Balearic Islands Guide

Long gone are the days when ‘the water in Majorca don’t taste like it ought to’ – nowadays this sunny Med island and her sisters are the height of fashion. In fact, the Balearics (a.k.a. the holiday islands) offer all the great things about holidaying in Spain, but with even more emphasis on the beautiful beach and ocean!

So, while you may already have a love affair with Majorca (completely understandable) – you may not be aware of the other, less well-known, Balearic islands. Luckily, we’re here to fill you in, so you can jazz-up your next Spanish holiday with something a little different…

Majorca

Majorca

As the largest of the Balearics and one of the more popular islands, Majorca remains the jewel of the Balearics and is easily accessible and affordable. Sometimes unfairly stereotyped as only offering sunshine, booze, British grub and high-rise hotels (which in fairness, are all readily available if you want them), there’s plenty more to this gorgeous island. The stunning capital city of Palma offers history galore, plus you don’t have to roam far to find quaint old towns, villages and plenty of isolated coves. The lush hilly terrain of the island also provides a hotbed of opportunities for hikers, and for serious adventures there’s the incredible Serra de Tramuntana mountain range, which was granted World Heritage Status by UNESCO in 2011.

Menorca

Menorca

Offering more tranquillity than Majorca, but still plenty of options for tourists, Menorca has over 200 kilometres of coastline and a healthy sprinkling of beaches, many of which remain untouched.
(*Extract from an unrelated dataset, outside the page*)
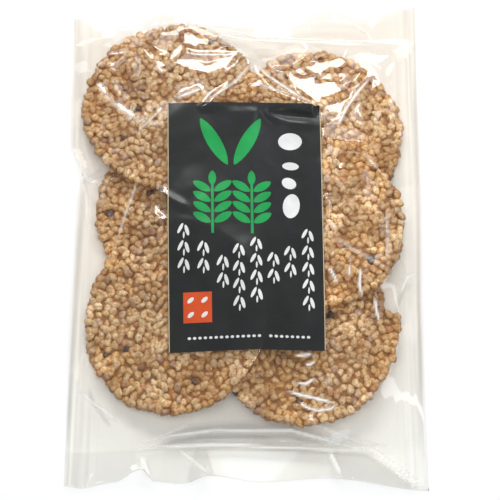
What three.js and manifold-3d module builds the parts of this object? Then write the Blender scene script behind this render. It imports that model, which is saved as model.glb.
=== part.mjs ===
// A clear sealed bag of round puffed-rice crackers, lying on its back with the printed side up.
// Millimetres, +Z up. The origin is on the table under the middle of the bag, +X runs across it
// and +Y runs from its bottom seal to its top seal. The bag is one closed solid of its outer
// shape: film drawn over seven crackers, with a flat skirt of film beyond each seal.
import * as THREE from "three";
import { mergeVertices } from "three/addons/utils/BufferGeometryUtils.js";
import Module from "manifold-3d";

// Crackers: handmade discs of about 95 mm. lift is the height of the underside at the middle,
// and slopeX and slopeY are the lean in degrees, where each one rests on those below it.
// A broken cracker keeps the side that its keep line leaves: keepX * x + keepY * y > keepFrom.
const CRACKER_THICKNESS = 8;
const RIM_ROUNDING = 6;
const CRACKERS = [
  { name: "middle_left", x: -35, y: 13.5, radiusX: 46, radiusY: 47, lift: 0, slopeX: 0, slopeY: 0 },
  {
    name: "half", x: 29, y: -40, radiusX: 45, radiusY: 45, lift: 0, slopeX: 0, slopeY: 0,
    keepX: 1, keepY: 0.25, keepFrom: 16,
  },
  { name: "top_right", x: 38, y: 58, radiusX: 48, radiusY: 48, lift: 4, slopeX: -4, slopeY: -3 },
  { name: "top_left", x: -41, y: 72, radiusX: 48, radiusY: 48, lift: 8, slopeX: 8, slopeY: -6 },
  {
    name: "bottom_right", x: 31, y: -52, radiusX: 51, radiusY: 51, lift: 7.5, slopeX: 0, slopeY: 0,
    keepX: -0.35, keepY: -1, keepFrom: 15,
  },
  { name: "middle_right", x: 38, y: 5.5, radiusX: 47, radiusY: 48, lift: 13, slopeX: -4, slopeY: -3 },
  { name: "bottom_left", x: -37, y: -47.5, radiusX: 48, radiusY: 51, lift: 13, slopeX: 12, slopeY: 8 },
];

// Bag outline
const HALF_WIDTH = 96;
// How far each side edge lies from the middle, at places along the bag: the left one is nicked in
const LEFT_REACH = [[-136, 95], [-88, 94], [-6, 92], [22, 91.5], [36, 89], [52, 95.5], [80, 96]];
const RIGHT_REACH = [[-136, 96], [-88, 95], [-34, 94.3], [22, 95.5], [80, 95]];
// Each end's seal line and the cut edge of the skirt beyond it, at places across the bag: the
// distance from the bag's middle along Y, and the height above the table
const TOP_END = {
  side: 1,
  sealReach: [[-96, 116], [-70, 114.5], [-42, 121.5], [-15, 119], [8, 115.5], [50, 114], [96, 117]],
  sealHeight: [[-96, 2], [-42, 8.5], [8, 6], [50, 6], [96, 2]],
  hemReach: [
    [-96, 130], [-78, 120.5], [-64, 120.5], [-45, 128.5], [-25, 123], [22, 122.5], [46, 131],
    [68, 128.5], [96, 136],
  ],
  hemHeight: [[-96, 1.4], [-78, 2.5], [-62, 4], [-45, 8], [10, 3], [46, 7], [69, 4], [96, 1.4]],
};
const BOTTOM_END = {
  side: -1,
  sealReach: [[-96, 114], [5, 111], [96, 114]],
  sealHeight: [[-96, 2], [-40, 4.5], [30, 5], [96, 2]],
  hemReach: [
    [-96, 133.5], [-87, 135], [-70, 132], [-55, 125.5], [-48, 131.5], [-32, 132.5], [-19, 128.5],
    [8, 131.5], [44, 130], [96, 136],
  ],
  hemHeight: [[-96, 1.4], [-75, 1.6], [-55, 6], [-38, 1.6], [-20, 5.5], [8, 1.6], [44, 5], [96, 1.4]],
};

// Film
const SIDE_HEIGHT = 6;
const CORNER_HEIGHT = 2;
const SHEET_THICKNESS = 0.9;
const FILM_GAP = 0.5;
const PUFF = 0.008;
const RELAX_ROUNDS = 600;

// Mesh
const COLUMNS = 44;
const BODY_ROWS = 50;
const SKIRT_ROWS = 4;
const ROWS = BODY_ROWS + 2 * SKIRT_ROWS;
const BASE_CUT = 0.4; // free film may sink this far, before the table plane trims it flat
const TRIM_SIZE = 400;

const FILM_COLOUR = 0xe9e6dc;

const clamp = THREE.MathUtils.clamp;
const lerp = THREE.MathUtils.lerp;
const tanDegrees = (degrees) => Math.tan(THREE.MathUtils.degToRad(degrees));

// The value at x of a line that eases from each [x, value] point to the next, and is level beyond
function eased(points, x) {
  let value = points[0][1];
  for (let i = 1; i < points.length; i++) {
    const [fromX, from] = points[i - 1];
    const [toX, to] = points[i];
    if (x > fromX) value = lerp(from, to, THREE.MathUtils.smoothstep(x, fromX, toX));
  }
  return value;
}

// 1 midway between the seals, easing to 0 at each of them
const betweenSeals = (bodyShare) => Math.sin(bodyShare * Math.PI);

// Where a grid point lies: its place on the table, and the height of the sheet's middle there if
// it is on a skirt, a seal or a side edge, where both films are pressed together
function gridPoint(column, row) {
  const nominalX = ((column / COLUMNS) * 2 - 1) * HALF_WIDTH;
  const bodyShare = clamp((row - SKIRT_ROWS) / BODY_ROWS, 0, 1);
  const end = bodyShare > 0.5 ? TOP_END : BOTTOM_END;
  const skirtShare = Math.max(row - SKIRT_ROWS - BODY_ROWS, SKIRT_ROWS - row, 0) / SKIRT_ROWS;
  const onSeal = bodyShare === 0 || bodyShare === 1;
  const onSide = column === 0 || column === COLUMNS;
  let y = lerp(-eased(BOTTOM_END.sealReach, nominalX), eased(TOP_END.sealReach, nominalX), bodyShare);
  let height = null;
  if (onSeal) {
    y = end.side * lerp(Math.abs(y), eased(end.hemReach, nominalX), skirtShare);
    height = lerp(eased(end.sealHeight, nominalX), eased(end.hemHeight, nominalX), skirtShare);
  } else if (onSide) {
    height = lerp(CORNER_HEIGHT, SIDE_HEIGHT, betweenSeals(bodyShare));
  }
  const x = nominalX * (eased(nominalX < 0 ? LEFT_REACH : RIGHT_REACH, y) / HALF_WIDTH);
  return { x, y, height };
}

// The heights of a cracker's underside and top at the point (x, y), or null where the cracker
// doesn't reach: it is flat but for its rounded rim
function crackerAt(cracker, x, y) {
  const dx = x - cracker.x;
  const dy = y - cracker.y;
  const inset = (1 - Math.hypot(dx / cracker.radiusX, dy / cracker.radiusY)) * cracker.radiusX;
  const kept = cracker.keepFrom === undefined || cracker.keepX * x + cracker.keepY * y > cracker.keepFrom;
  if (inset < 0 || !kept) return null;
  const middle = cracker.lift + tanDegrees(cracker.slopeX) * dx + tanDegrees(cracker.slopeY) * dy;
  const rimShare = clamp(1 - inset / RIM_ROUNDING, 0, 1);
  const rounding = (CRACKER_THICKNESS / 2) * (1 - Math.sqrt(1 - rimShare ** 2));
  return { underside: middle + rounding, top: middle + CRACKER_THICKNESS - rounding };
}

// Evens a sheet of heights as a stretched film lies: each free point settles to the mean of its
// neighbours plus a little puff, but stays between its lowest and highest bounds
function relax(heights, held, lowest, highest, puff) {
  const across = COLUMNS + 1;
  for (let round = 0; round < RELAX_ROUNDS; round++) {
    for (let i = 0; i < heights.length; i++) {
      if (held[i]) continue;
      const mean = (heights[i - 1] + heights[i + 1] + heights[i - across] + heights[i + across]) / 4;
      heights[i] = clamp(mean + puff, lowest[i], highest[i]);
    }
  }
}

// The bag's closed surface: the upper sheet, the lower sheet and the thin wall between their edges
function bagGeometry() {
  const across = COLUMNS + 1;
  const count = across * (ROWS + 1);
  const places = [];
  const held = [];
  const contentsTop = [];
  const contentsBottom = [];
  for (let row = 0; row <= ROWS; row++) {
    for (let column = 0; column <= COLUMNS; column++) {
      const place = gridPoint(column, row);
      const inside = CRACKERS.map((c) => crackerAt(c, place.x, place.y)).filter((c) => c !== null);
      places.push(place);
      held.push(place.height !== null);
      contentsTop.push(Math.max(0, ...inside.map((c) => c.top + FILM_GAP)));
      contentsBottom.push(Math.min(Infinity, ...inside.map((c) => c.underside)));
    }
  }
  const middle = places.map((p) => p.height ?? SIDE_HEIGHT);
  const upper = middle.slice();
  relax(upper, held, contentsTop, new Array(count).fill(Infinity), PUFF);
  const lower = middle.slice();
  relax(lower, held, new Array(count).fill(-BASE_CUT), contentsBottom, -PUFF);
  const half = SHEET_THICKNESS / 2;
  const positions = [];
  places.forEach((p, i) => positions.push(p.x, p.y, upper[i] + half));
  places.forEach((p, i) => positions.push(p.x, p.y, lower[i] - half));

  const faces = [];
  for (let row = 0; row < ROWS; row++) {
    for (let column = 0; column < COLUMNS; column++) {
      const a = row * across + column;
      const [b, c, d] = [a + 1, a + across + 1, a + across];
      faces.push(a, b, c, a, c, d);
      faces.push(a + count, c + count, b + count, a + count, d + count, c + count);
    }
  }
  const rim = [];
  for (let column = 0; column < COLUMNS; column++) rim.push(column);
  for (let row = 0; row < ROWS; row++) rim.push(row * across + COLUMNS);
  for (let column = COLUMNS; column > 0; column--) rim.push(ROWS * across + column);
  for (let row = ROWS; row > 0; row--) rim.push(row * across);
  rim.forEach((a, i) => {
    const b = rim[(i + 1) % rim.length];
    faces.push(a, a + count, b + count, a, b + count, b);
  });

  return new THREE.BufferGeometry()
    .setAttribute("position", new THREE.Float32BufferAttribute(positions, 3))
    .setIndex(faces);
}

const wasm = await Module();
wasm.setup();

function toSolid(geometry) {
  const bare = geometry.clone();
  bare.deleteAttribute("normal");
  bare.deleteAttribute("uv");
  const merged = mergeVertices(bare);
  return new wasm.Manifold(
    new wasm.Mesh({
      numProp: 3,
      vertProperties: merged.attributes.position.array,
      triVerts: new Uint32Array(merged.index.array),
    }),
  );
}

function toGeometry(solid) {
  const mesh = solid.getMesh();
  return new THREE.BufferGeometry()
    .setAttribute("position", new THREE.BufferAttribute(mesh.vertProperties, 3))
    .setIndex(new THREE.BufferAttribute(mesh.triVerts, 1));
}

// The bag's underside is trimmed flat by the plane of the table that it lies on
function restingBag() {
  const aboveTable = new THREE.BoxGeometry(TRIM_SIZE, TRIM_SIZE, TRIM_SIZE).translate(0, 0, TRIM_SIZE / 2);
  return toGeometry(toSolid(bagGeometry()).intersect(toSolid(aboveTable)));
}

const filmMaterial = new THREE.MeshStandardMaterial({
  color: FILM_COLOUR,
  roughness: 0.15,
  metalness: 0,
});

const bag = new THREE.Mesh(restingBag(), filmMaterial);
bag.name = "bag";

const pack = new THREE.Group();
pack.add(bag);

export default pack;
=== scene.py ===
# A clear sealed bag of round puffed-rice crackers, lying on its back on a white table.
# Sizes are in millimetres in the bag's own frame: +X runs across the bag, +Y from its bottom
# seal to its top seal, and +Z up out of its printed side.
import math

import bmesh
import bpy
import numpy as np
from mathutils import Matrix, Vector
from mathutils.bvhtree import BVHTree
from mathutils.geometry import delaunay_2d_cdt


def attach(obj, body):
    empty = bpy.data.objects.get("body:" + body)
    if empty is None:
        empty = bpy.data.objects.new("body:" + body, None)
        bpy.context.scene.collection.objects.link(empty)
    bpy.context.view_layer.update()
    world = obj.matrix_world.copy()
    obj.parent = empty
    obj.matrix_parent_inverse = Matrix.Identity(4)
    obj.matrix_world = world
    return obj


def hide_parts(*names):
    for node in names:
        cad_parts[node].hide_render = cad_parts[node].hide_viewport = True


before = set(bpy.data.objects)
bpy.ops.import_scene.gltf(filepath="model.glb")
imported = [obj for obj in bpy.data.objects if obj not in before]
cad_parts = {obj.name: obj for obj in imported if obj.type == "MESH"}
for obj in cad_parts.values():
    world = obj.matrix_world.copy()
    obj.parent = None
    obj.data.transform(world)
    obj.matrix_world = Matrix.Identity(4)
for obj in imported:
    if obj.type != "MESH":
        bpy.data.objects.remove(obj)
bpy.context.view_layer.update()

# The crackers
# Seven round crackers of whole puffed rice grains, pressed together with a soy and sugar glaze
# and baked, so they are uneven, knobbly and browner at the rim. They lie loose in the bag and
# lean on one another; two are broken, and only the pieces beyond their broken edges are there.
MM = 0.001
CRACKER_THICKNESS = 8.0
TABLE_CLEARANCE = 0.4
GRAIN_LENGTH = 5.7
GRAIN_WIDTH = 4.4
GRAIN_HEIGHT = 3.9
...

A popular choice for family holidays, there’s less of a party-vibe here than in Majorca. As well as spending lazy days on the island’s fantastic beaches, the pretty capital city of Mao-Mahon makes for a great day trip, offering scenic ambles and cultural wonders such as a historic fort (La Mola) and the ruins of an ancient village (Torralba d’en Salord).

Ibiza

Ibiza

Renowned for glitz, glamour, parties and celebs – Ibiza has a unique character and lures die-hard clubbers from far and wide. Touted as the birthplace of the rave, you’ll find the world’s most famous clubs and bars and a splattering of celebrities. But aside from the parties, Ibiza actually offers a little something for everyone, with accommodation ranging from five-star to budget hotels, huge country villas, hippy-esque hostels and boutique Bohemian resorts. Unlike the south, the north of the island has a more chilled vibe with plenty of quiet spots, scenic walking trails, woodland and lonely coves.

Formentera

Formentera

Located just four miles south of Ibiza and easy to reach by boat, the tiny island of Formentera has a completely different atmosphere to its neighbour. Quiet and unpretentious, it’s home to pristine white-sand beaches, lantern-lit hippy markets and bohemian restaurants. Oh and if you do fancy livening things up a little, the island is renowned for its relaxed approach to nude sunbathing – dare to bare? Plus, there’s also a smaller, more intimate nightlife scene on the island’s north coast with beach-lined cocktail bars and al fresco restaurants.

Tagomago Island

Tagomago Island
©Jose Manuel Casado Sanchez

Privately owned, you MAY be able to holiday on this pretty island – just as long as you are loaded, that is. With just one villa, Tagomago can accommodate a maximum of 10 guests in five suites, and prices start from a mere £88,495 for a week’s stay – with specific fees available on request. It’s the seclusion (and unaffordability for us mere mortals) that gives this island the celeb-appeal, with Cristiano Ronaldo and his girlfriend on the list of previous holidaymakers.

Es Vedra

es vedra

Small, rocky and uninhabited, Es Vedra is claimed by many to have a mystical presence and a boat trip from nearby Ibiza is a popular excursion. Abundant legends and myths surrounding the limestone island include the existence of sea nymphs, and (more recently) UFOs sightings – with conspiracists claiming there’s a secret UFO base under the sea. Hmm.

Cabrera

Cabrera

This uninhabited islet is located off the southern coast of Majorca and with a postcard-perfect National Park, makes for a great day trip. It can be easily reached by motorboat from Majorca (most people travel from Sant Jordi – 45 minutes) and sightings of flying fish and dolphins are common. The scenery is nothing short of spectacular, with untouched beaches, fantastic snorkelling opportunities and breathtaking mountain walks. Many boat excursions also include a trip to the magical Blue Cave, where the shallow turquoise waters are great for a dip!

Tempted? low-cost flights from the UK to the main islands are easy-peasy during the warmer months and competitive holiday packages are readily available. Plus, there are plenty of ferries if you fancy visiting the more remote islands. Or how about an island-hopping holiday? Exciting huh? Just remember to plan ahead as the boats between islands can get busy in summer. Happy travelling!